The world we live in now, he pointed out, is one where we constantly disclose information to third parties, he noted, often involuntarily. It used to be if you bought a book, what you bought was between you and the bookseller. Now if use credit card the info is sucked up by companies and sold to data aggregators and credit reporting services. Companies are beginning to use such data to target advertising specialized to individuals, he said, even on their home TV where cable-baed "micro channels" allow them to individualize ads to particular consumers.

The precedents saying we have no privacy interests in information disclosed to third parties, said Judge Kozinski, go back to the prosecution of union boss Jimmy Hoffa. Much of the evidence in that case came from information disclosed to people around him, one of whom was a spy for the government who even overheard, and reported to his superiors, information normally protected by attorney client privilege. The court basically said you have a choice in choosing your friends. Pick wrong and you're not protected. Hoffa trusted a stool pigeon, said Kozinski. He could have asked the guy to go away when talking to his attorney, but he didn't. Hoffa made a reasoned, if flawed, choice, Kozinski argued. Problem is, much of what we disclose to third parties today does not result from a reasoned choice. Most of us have no idea what we're disclosing nor an appreciation for the implications for such third party uses.

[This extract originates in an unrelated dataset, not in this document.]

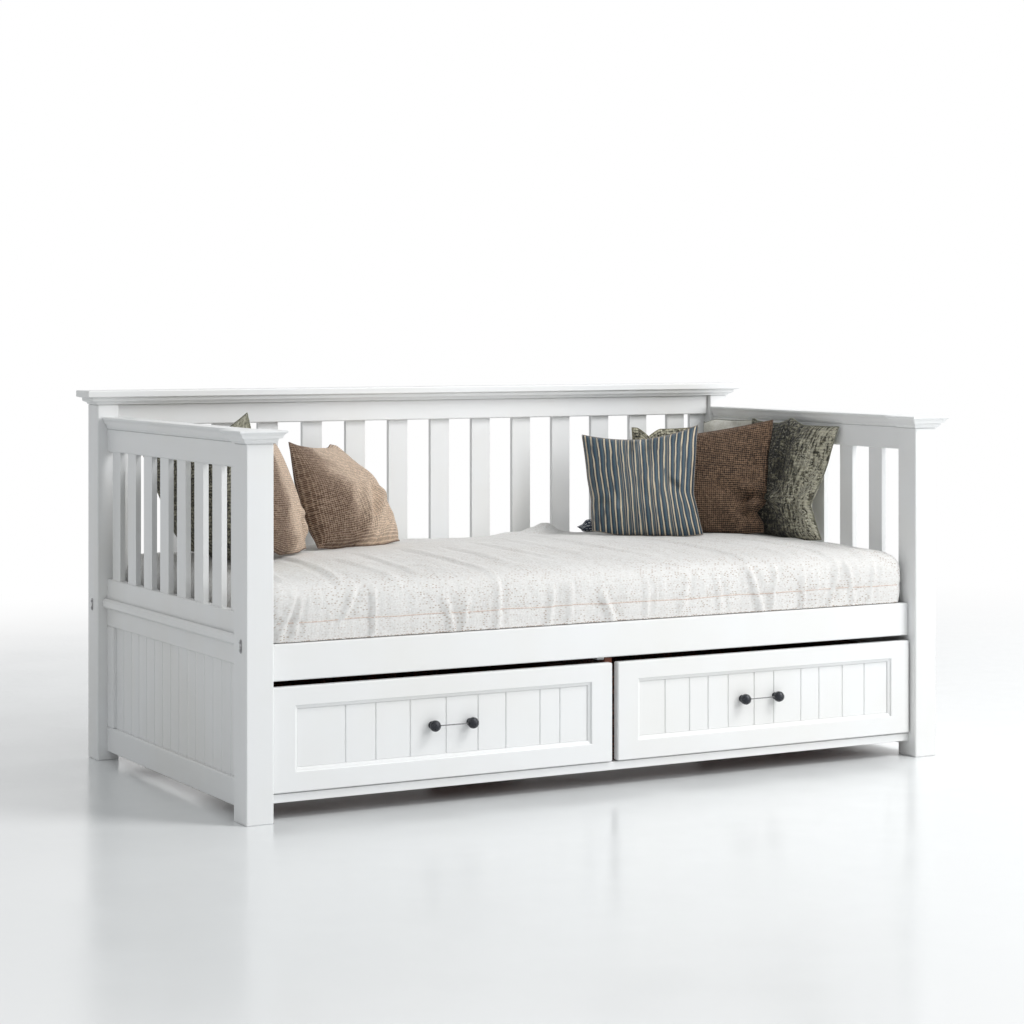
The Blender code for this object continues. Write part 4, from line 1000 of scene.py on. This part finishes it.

Kozinski said, "I think it's sort of creepy to have stuff funneled to me based on my purchases or have people relate to me based on how I Google," etc., "even if government is not involved." But there are problems with banning such information sharing. Say legislation passed requiring an explicit waiver for information sharing. There are real, monetary costs involved. Credit cards are cheaper because they make so much money selling your information. Google is free because Adwords works well at individualizing ads. He asked himself: Would I be willing to pay $10 per month to avoid it? $100? $200? How much? We have gotten used to getting stuff on the cheap by selling our privacy. It's a bargain we didn't start out making, he said. It was made for us. But now it's going to be hard to roll back. So long as we're willing to sell our privacy, it will be hard to complain if the government gets the same info we're willing to sell so cheaply to third parties.

Kozinski argued that government traditionally has a legal right to the same information as the private sector. For example, say police suspect a supermarket is front for illegal drug operation. They want to come in and walk up and down the aisles looking for illegal activities. Since anyone can walk into a grocery store, he argued, they don't need a warrant. So why can't they purchase the same information as marketing companies?

Jaffer suggested that there may be a relatively easy doctrinal solution. Courts could just hold that disclosure to third party doesn't defeat constitutional privacy interests. Kozinski, though, asked why the government couldn't just buy the information like companies do?

Gray responded that the problem isn't the tech but state agency. Companies become a de facto state agent, he argued, and courts  should erect a legal wall between their public and private functions. Private companies' activities may raise privacy concerns, he argued, but not Fourth Amendment concerns.

Freiwald pointed out that, before Katz, wiretapping by private interests was "rampant." The court case ended the practice for government (without a warrant) but it wasn't until the following year that Congress banned it for private citizens. She argued that example showed that government can be prohibited in engaging in activities Congress has not prohibited for the private sector. I was glad she raised that example because otherwise I thought Judge Kozinski made a pretty compelling argument.

1 comment:

Arachne646 said...

We do overlook the privacy we give up for convenience/money when we use credit cards or purchase online. Thanks for a thought-provoking blog, especially as it relates to cell phone calls' relative lack of privacy vs. a phone booth with a closed door--a delightful analogy.